- [Requirement] Quote the records that follow in full and exactly; leave out the pictures.

- [Supplied entries]

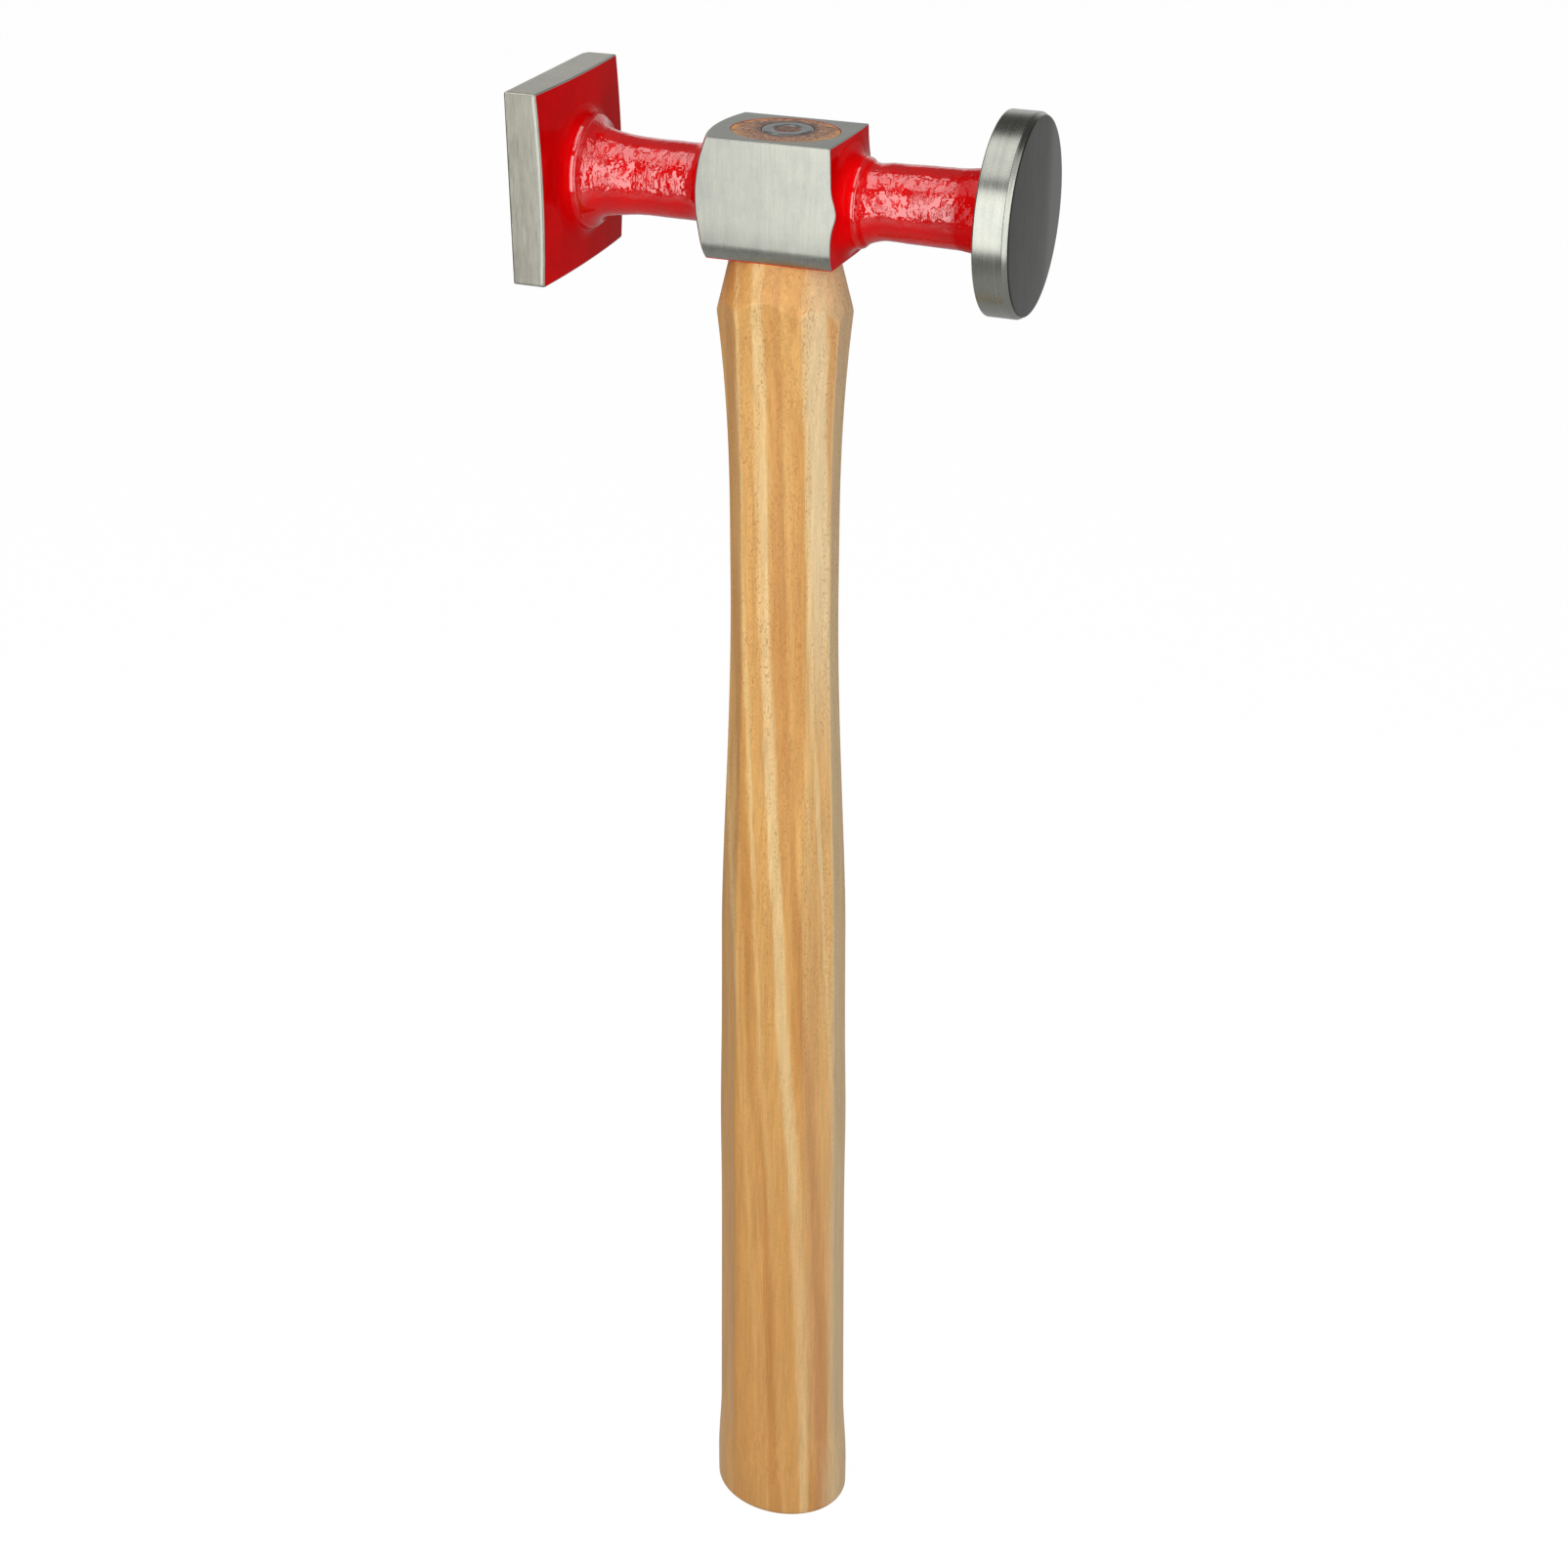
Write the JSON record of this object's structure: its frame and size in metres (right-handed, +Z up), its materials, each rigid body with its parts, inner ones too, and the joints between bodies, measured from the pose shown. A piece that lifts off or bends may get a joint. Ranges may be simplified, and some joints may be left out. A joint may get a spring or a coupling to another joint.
{
  "type": "body hammer",
  "caption": "Body hammer for working sheet metal: forged steel head with a square face and a round face, faceted ash handle held in the eye by a ring wedge.",
  "frame": {"origin": "centre of the flat end of the handle's butt, which is also the bottom centre of the whole hammer's box", "axes": "+Z up the handle towards the head, +X along the head towards the round face, +Y towards the back cheek"},
  "size_m": [0.1054, 0.04, 0.375],
  "materials": {
    "head_steel": "glossy red lacquer on the forged skin, with brushed bare steel on the ground cheeks, top, rims and faces",
    "handle_ash": "ash with a thin satin varnish",
    "wedge_steel": "dull grey, ground flush"
  },
  "bodies": {
    "root": {"hammer_head": "head_steel", "handle": "handle_ash", "ring_wedge": "wedge_steel"}
  },
  "joints": []
}
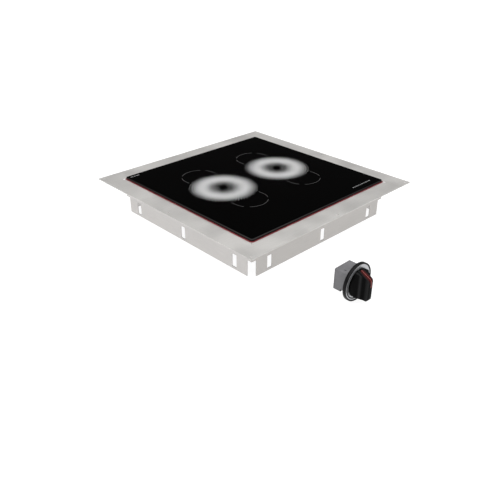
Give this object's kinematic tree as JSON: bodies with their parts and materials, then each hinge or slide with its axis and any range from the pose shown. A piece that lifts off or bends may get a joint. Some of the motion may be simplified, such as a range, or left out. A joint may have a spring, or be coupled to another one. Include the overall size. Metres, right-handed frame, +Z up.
{
  "type": "built-in induction hob",
  "caption": "Drop-in induction hob: square black glass with two round cooking zones in a steel frame with slotted skirts, and a separate rotary control.",
  "frame": {"origin": "centre of the glass's top face, where pans stand", "axes": "+Z up, out of the glass; +X to the right and -Y to the front, where the cook and the rotary control are"},
  "size_m": [0.485, 0.6459, 0.0802],
  "materials": {
    "stainless": "fine brushed",
    "black_glass": "polished, opaque black",
    "red_silicone": "satin",
    "galvanised": "dull zinc",
    "mica": "matte",
    "copper": "enamelled wire",
    "white_plastic": "satin",
    "ferrite": "matte",
    "zinc_steel": "bright zinc",
    "board": "satin",
    "aluminium": "satin",
    "black_plastic": "satin",
    "blue_plastic": "glossy",
    "silver_plate": "satin",
    "grey_plastic": "fine matte",
    "red_plastic": "satin"
  },
  "bodies": {
    "root": {"flange_plate": "stainless", "skirt_front": "stainless", "skirt_back": "stainless", "skirt_left": "stainless", "skirt_right": "stainless", "glass_plate": "black_glass", "glass_seal": "red_silicone", "coil_tray": "galvanised", "electronics_pan": "galvanised", "mica_disc_left": "mica", "litz_coil_left": "copper", "coil_former_left": "white_plastic", "temperature_sensor_left": "white_plastic", "ferrite_bar_left_1": "ferrite", "ferrite_bar_left_2": "ferrite", "ferrite_bar_left_3": "ferrite", "ferrite_bar_left_4": "ferrite", "coil_spring_left_1": "zinc_steel", "coil_spring_left_2": "zinc_steel", "coil_spring_left_3": "zinc_steel", "mica_disc_right": "mica", "litz_coil_right": "copper", "coil_former_right": "white_plastic", "temperature_sensor_right": "white_plastic", "ferrite_bar_right_1": "ferrite", "ferrite_bar_right_2": "ferrite", "ferrite_bar_right_3": "ferrite", "ferrite_bar_right_4": "ferrite", "coil_spring_right_1": "zinc_steel", "coil_spring_right_2": "zinc_steel", "coil_spring_right_3": "zinc_steel", "power_board": "board", "control_board": "board", "heatsink": "aluminium", "igbt_1": "black_plastic", "igbt_2": "black_plastic", "bridge_rectifier": "black_plastic", "fan_frame": "black_plastic", "cable_gland": "black_plastic", "dial_bezel": "black_plastic", "filter_capacitor": "blue_plastic", "resonant_capacitor": "blue_plastic", "filter_choke": "copper", "mains_terminal_block": "white_plastic", "control_socket": "white_plastic", "rotary_switch": "white_plastic", "lead_socket": "white_plastic", "fan_guard": "zinc_steel", "pan_screw_1": "zinc_steel", "pan_screw_2": "zinc_steel", "pan_screw_3": "zinc_steel", "pan_screw_4": "zinc_steel", "scale_plate": "silver_plate", "control_housing": "grey_plastic", "housing_cover": "grey_plastic"},
    "knob": {"knob": "black_plastic", "pointer_insert": "red_plastic", "switch_shaft": "aluminium"},
    "fan": {"fan_rotor": "black_plastic"}
  },
  "joints": [
    {"name": "knob_turn", "type": "hinge", "parent": "root", "child": "knob", "pos_m": [-0.1177, -0.376, -0.0428], "axis": [0, 1, 0], "range_deg": [0, 270]},
    {"name": "fan_spin", "type": "hinge", "parent": "root", "child": "fan", "pos_m": [-0.095, 0.07, -0.0615], "axis": [0, 0, 1], "continuous": true}
  ]
}
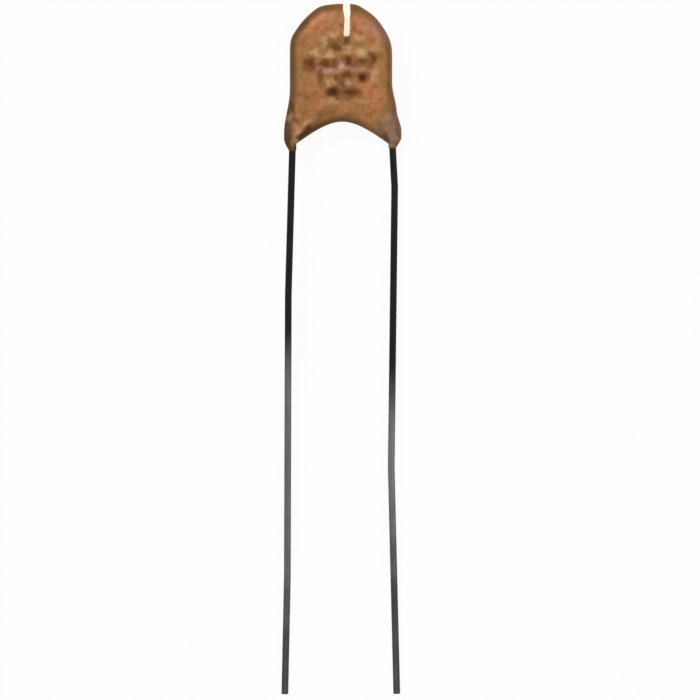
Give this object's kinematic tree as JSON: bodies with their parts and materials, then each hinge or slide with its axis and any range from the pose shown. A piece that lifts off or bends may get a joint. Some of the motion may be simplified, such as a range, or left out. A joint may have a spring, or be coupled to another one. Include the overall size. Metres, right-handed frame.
{
  "type": "ceramic disc capacitor",
  "caption": "Radial-lead ceramic disc capacitor: flat round body dipped in tan resin, with feet either side of a concave edge, and long, slightly bent wire leads.",
  "frame": {"origin": "on the disc's axis, in the flat of the coating's back that the part lies on", "axes": "+Z along the disc's axis, out of the marked front face; -Y from the disc towards the leads' free ends; +X to the right, seen from the front with the leads pointing down"},
  "size_m": [0.0087, 0.0501, 0.0025],
  "materials": {
    "resin": "semi-gloss mottled tan-brown dip",
    "white_paint": "matt white paint",
    "ceramic": "fired, matt",
    "silver": "fired silver film, satin",
    "solder": "reflowed, satin",
    "tinned_wire": "tarnished tin, satin"
  },
  "bodies": {
    "root": {"coating": "resin", "class_stripe": "white_paint", "ceramic_disc": "ceramic", "front_electrode": "silver", "back_electrode": "silver", "front_solder": "solder", "back_solder": "solder", "front_lead": "tinned_wire", "back_lead": "tinned_wire"}
  },
  "joints": []
}
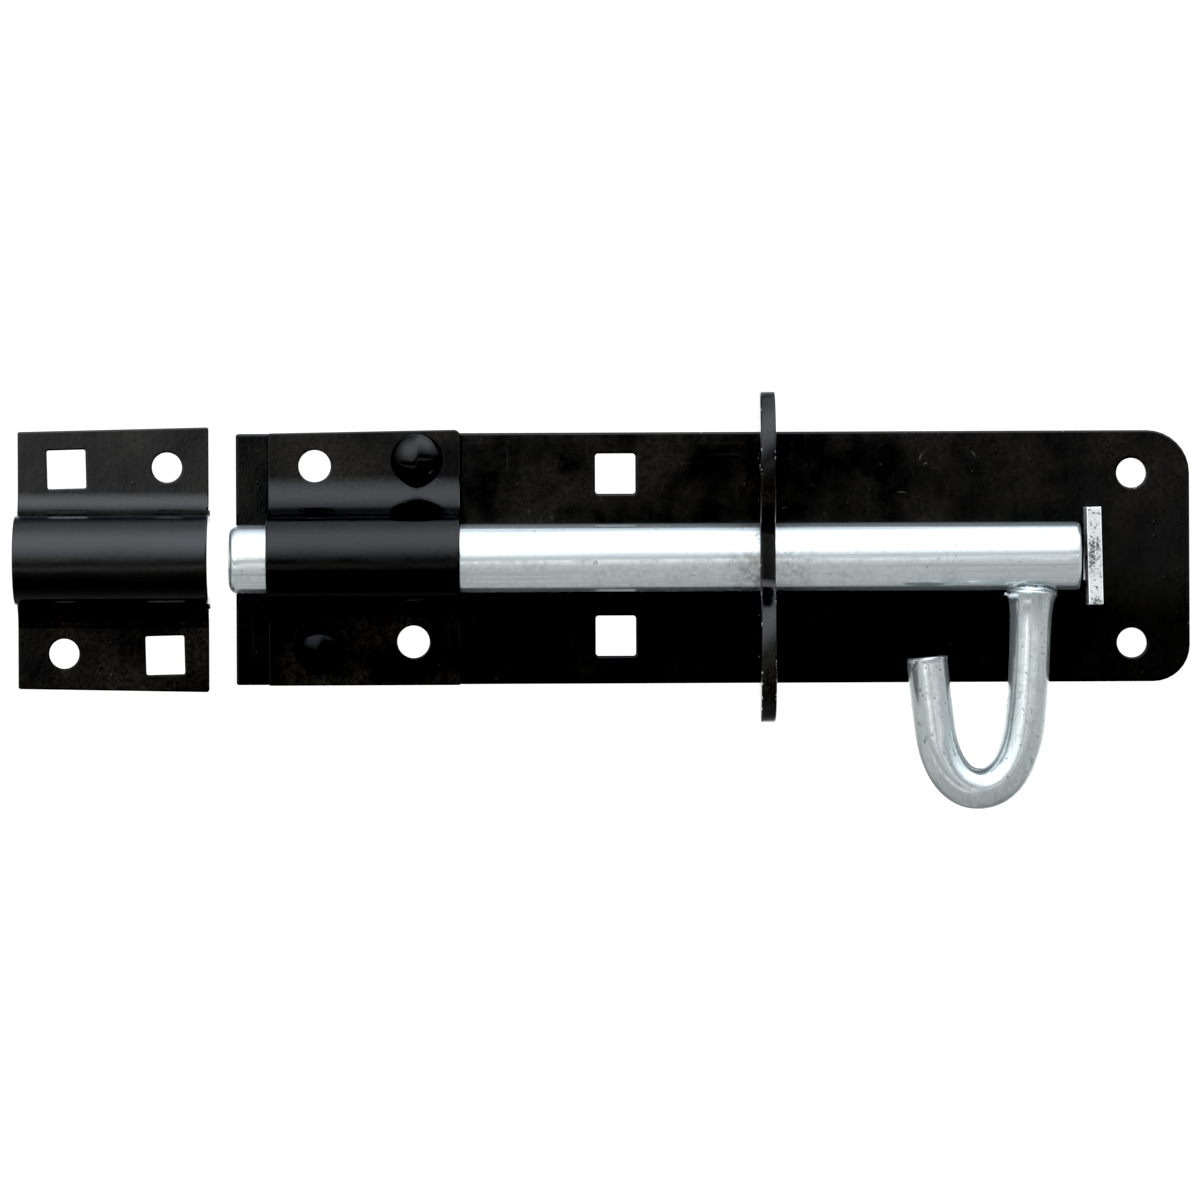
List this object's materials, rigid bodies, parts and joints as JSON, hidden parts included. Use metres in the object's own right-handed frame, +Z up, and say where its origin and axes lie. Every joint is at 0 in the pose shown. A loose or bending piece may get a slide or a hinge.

- [Finished answer]
Write the JSON record of this object's structure: its frame and size in metres (right-handed, +Z up), its materials, each rigid body with its parts, inner ones too, and the joints between bodies, measured from the pose shown. A piece that lifts off or bends may get a joint. Ranges may be simplified, and some joints may be left out. A joint may get a spring or a coupling to another joint.
{
  "type": "body hammer",
  "caption": "Body hammer for working sheet metal: forged steel head with a square face and a round face, faceted ash handle held in the eye by a ring wedge.",
  "frame": {"origin": "centre of the flat end of the handle's butt, which is also the bottom centre of the whole hammer's box", "axes": "+Z up the handle towards the head, +X along the head towards the round face, +Y towards the back cheek"},
  "size_m": [0.1054, 0.04, 0.375],
  "materials": {
    "head_steel": "glossy red lacquer on the forged skin, with brushed bare steel on the ground cheeks, top, rims and faces",
    "handle_ash": "ash with a thin satin varnish",
    "wedge_steel": "dull grey, ground flush"
  },
  "bodies": {
    "root": {"hammer_head": "head_steel", "handle": "handle_ash", "ring_wedge": "wedge_steel"}
  },
  "joints": []
}
Give this object's kinematic tree as JSON: bodies with their parts and materials, then each hinge or slide with its axis and any range from the pose shown. A piece that lifts off or bends may get a joint. Some of the motion may be simplified, such as a range, or left out. A joint may have a spring, or be coupled to another one. Include the overall size. Metres, right-handed frame, +Z up.
{
  "type": "built-in induction hob",
  "caption": "Drop-in induction hob: square black glass with two round cooking zones in a steel frame with slotted skirts, and a separate rotary control.",
  "frame": {"origin": "centre of the glass's top face, where pans stand", "axes": "+Z up, out of the glass; +X to the right and -Y to the front, where the cook and the rotary control are"},
  "size_m": [0.485, 0.6459, 0.0802],
  "materials": {
    "stainless": "fine brushed",
    "black_glass": "polished, opaque black",
    "red_silicone": "satin",
    "galvanised": "dull zinc",
    "mica": "matte",
    "copper": "enamelled wire",
    "white_plastic": "satin",
    "ferrite": "matte",
    "zinc_steel": "bright zinc",
    "board": "satin",
    "aluminium": "satin",
    "black_plastic": "satin",
    "blue_plastic": "glossy",
    "silver_plate": "satin",
    "grey_plastic": "fine matte",
    "red_plastic": "satin"
  },
  "bodies": {
    "root": {"flange_plate": "stainless", "skirt_front": "stainless", "skirt_back": "stainless", "skirt_left": "stainless", "skirt_right": "stainless", "glass_plate": "black_glass", "glass_seal": "red_silicone", "coil_tray": "galvanised", "electronics_pan": "galvanised", "mica_disc_left": "mica", "litz_coil_left": "copper", "coil_former_left": "white_plastic", "temperature_sensor_left": "white_plastic", "ferrite_bar_left_1": "ferrite", "ferrite_bar_left_2": "ferrite", "ferrite_bar_left_3": "ferrite", "ferrite_bar_left_4": "ferrite", "coil_spring_left_1": "zinc_steel", "coil_spring_left_2": "zinc_steel", "coil_spring_left_3": "zinc_steel", "mica_disc_right": "mica", "litz_coil_right": "copper", "coil_former_right": "white_plastic", "temperature_sensor_right": "white_plastic", "ferrite_bar_right_1": "ferrite", "ferrite_bar_right_2": "ferrite", "ferrite_bar_right_3": "ferrite", "ferrite_bar_right_4": "ferrite", "coil_spring_right_1": "zinc_steel", "coil_spring_right_2": "zinc_steel", "coil_spring_right_3": "zinc_steel", "power_board": "board", "control_board": "board", "heatsink": "aluminium", "igbt_1": "black_plastic", "igbt_2": "black_plastic", "bridge_rectifier": "black_plastic", "fan_frame": "black_plastic", "cable_gland": "black_plastic", "dial_bezel": "black_plastic", "filter_capacitor": "blue_plastic", "resonant_capacitor": "blue_plastic", "filter_choke": "copper", "mains_terminal_block": "white_plastic", "control_socket": "white_plastic", "rotary_switch": "white_plastic", "lead_socket": "white_plastic", "fan_guard": "zinc_steel", "pan_screw_1": "zinc_steel", "pan_screw_2": "zinc_steel", "pan_screw_3": "zinc_steel", "pan_screw_4": "zinc_steel", "scale_plate": "silver_plate", "control_housing": "grey_plastic", "housing_cover": "grey_plastic"},
    "knob": {"knob": "black_plastic", "pointer_insert": "red_plastic", "switch_shaft": "aluminium"},
    "fan": {"fan_rotor": "black_plastic"}
  },
  "joints": [
    {"name": "knob_turn", "type": "hinge", "parent": "root", "child": "knob", "pos_m": [-0.1177, -0.376, -0.0428], "axis": [0, 1, 0], "range_deg": [0, 270]},
    {"name": "fan_spin", "type": "hinge", "parent": "root", "child": "fan", "pos_m": [-0.095, 0.07, -0.0615], "axis": [0, 0, 1], "continuous": true}
  ]
}
Give this object's kinematic tree as JSON: bodies with their parts and materials, then each hinge or slide with its axis and any range from the pose shown. A piece that lifts off or bends may get a joint. Some of the motion may be simplified, such as a range, or left out. A joint may have a spring, or be coupled to another one. Include the overall size. Metres, right-handed frame.
{
  "type": "ceramic disc capacitor",
  "caption": "Radial-lead ceramic disc capacitor: flat round body dipped in tan resin, with feet either side of a concave edge, and long, slightly bent wire leads.",
  "frame": {"origin": "on the disc's axis, in the flat of the coating's back that the part lies on", "axes": "+Z along the disc's axis, out of the marked front face; -Y from the disc towards the leads' free ends; +X to the right, seen from the front with the leads pointing down"},
  "size_m": [0.0087, 0.0501, 0.0025],
  "materials": {
    "resin": "semi-gloss mottled tan-brown dip",
    "white_paint": "matt white paint",
    "ceramic": "fired, matt",
    "silver": "fired silver film, satin",
    "solder": "reflowed, satin",
    "tinned_wire": "tarnished tin, satin"
  },
  "bodies": {
    "root": {"coating": "resin", "class_stripe": "white_paint", "ceramic_disc": "ceramic", "front_electrode": "silver", "back_electrode": "silver", "front_solder": "solder", "back_solder": "solder", "front_lead": "tinned_wire", "back_lead": "tinned_wire"}
  },
  "joints": []
}
List this object's materials, rigid bodies, parts and joints as JSON, hidden parts included. Use metres in the object's own right-handed frame, +Z up, and say where its origin and axes lie. Every joint is at 0 in the pose shown. A loose or bending piece may get a slide or a hinge.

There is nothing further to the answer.